19De la Moralité aux mores, de la persona idonea au decor : on peut conclure ce point en posant que Sébillet lit les considérations de Quintilien sur la prosopopée comme un rappel de celles d’Horace sur le théâtre. En cela il n’a pas tort, puisque la visée des deux auteurs latins est bien la même. Le but à atteindre est d’être crédible, « vraisemblable » au sens du XVIIe siècle. Pour cela il faut donner à chacun le rôle qui lui convient, qu’il joue dans une tragédie ou dans une comédie. À l’époque de Sébillet, cet art de donner à chacun son decorum, c’est par exemple et au plus haut point celui d’Érasme dans une œuvre qui combine dialogue et comédie sociale, les Colloques. Les personnages y sont à la fois réalistes au sens où ils représentent des contemporains, et fictifs au sens où ils sont plus vrais que nature. C’est déjà du dialogue, ce n’est pas tout à fait du théâtre. Une réussite pratique comme celle des Colloques nous permet je crois de visualiser l’entre-deux théorique dans lequel évolue Sébillet, et le type d’objet littéraire nouveau qu’il appelle ainsi de ses vœux.

2. Prosomilitique et refus du pathos

20Avec ce mot inhabituel placé au tout début de son chapitre, Sébillet indique me semble-t-il ceci. En mettant l’accent sur le « décore », sur la convenance des personnages, il diminue d’autant la part de la tragédie, ou plus exactement du tragique. Et c’est là qu’il diffère vraiment de Quintilien, en faisant dire à son texte sur la prosopopée ce qui l’intéresse lui Sébillet.

21« Prosomilitique » apparaît dans le chapitre III, 4 de Quintilien – à bonne distance, donc, de la prosopopée au livre IX, et sans lien apparent.
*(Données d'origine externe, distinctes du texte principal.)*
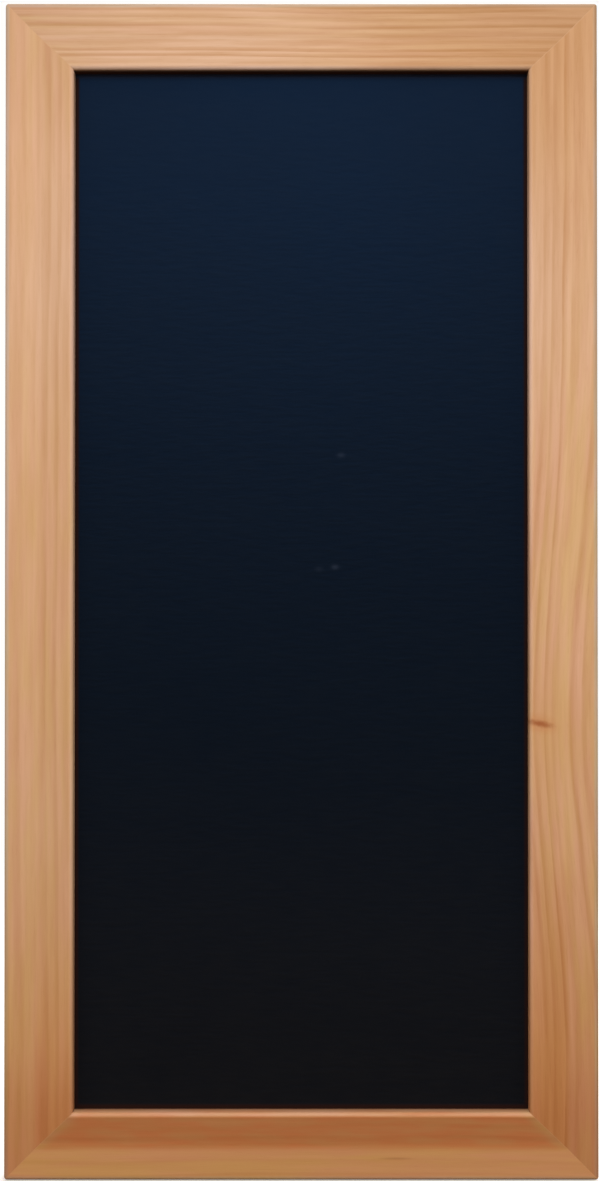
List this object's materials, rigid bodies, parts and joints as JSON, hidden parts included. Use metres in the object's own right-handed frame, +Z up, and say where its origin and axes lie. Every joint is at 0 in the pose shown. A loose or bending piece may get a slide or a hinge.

Ce chapitre III, 4 examine les diverses divisions que les prédécesseurs de Quintilien ont proposées pour les genres de cause. Lui-même s’en tient à la tripartition la plus classique : le judiciaire, le délibératif et le démonstratif, c’est-à-dire le procès, la prise de décision politique en assemblée, enfin l’éloge. Mais Anaximène par exemple a distingué seulement deux genres, le judiciaire et le délibératif, quitte à les sous-diviser en sept espèces (III, 4, 9). C’est dans ce contexte qu’apparaît, au § 10, le mot grec prosomilètikè :

Dans le Sophiste [222 C], à l’éloquence judiciaire et à l’éloquence d’assemblée, Platon a joint une troisième sorte, qu’il appelle prosomilètikè, terme qu’on voudra bien nous permettre de traduire par « conversationnelle » [sermocinatricem] ; cette dernière se distingue de l’éloquence du forum et convient aux discussions privées, dont l’essence est assurément la même que celle de la dialectique – quae […] est accommodata priuatis disputationibus, cuius uis eadem profecto est quae dialecticae.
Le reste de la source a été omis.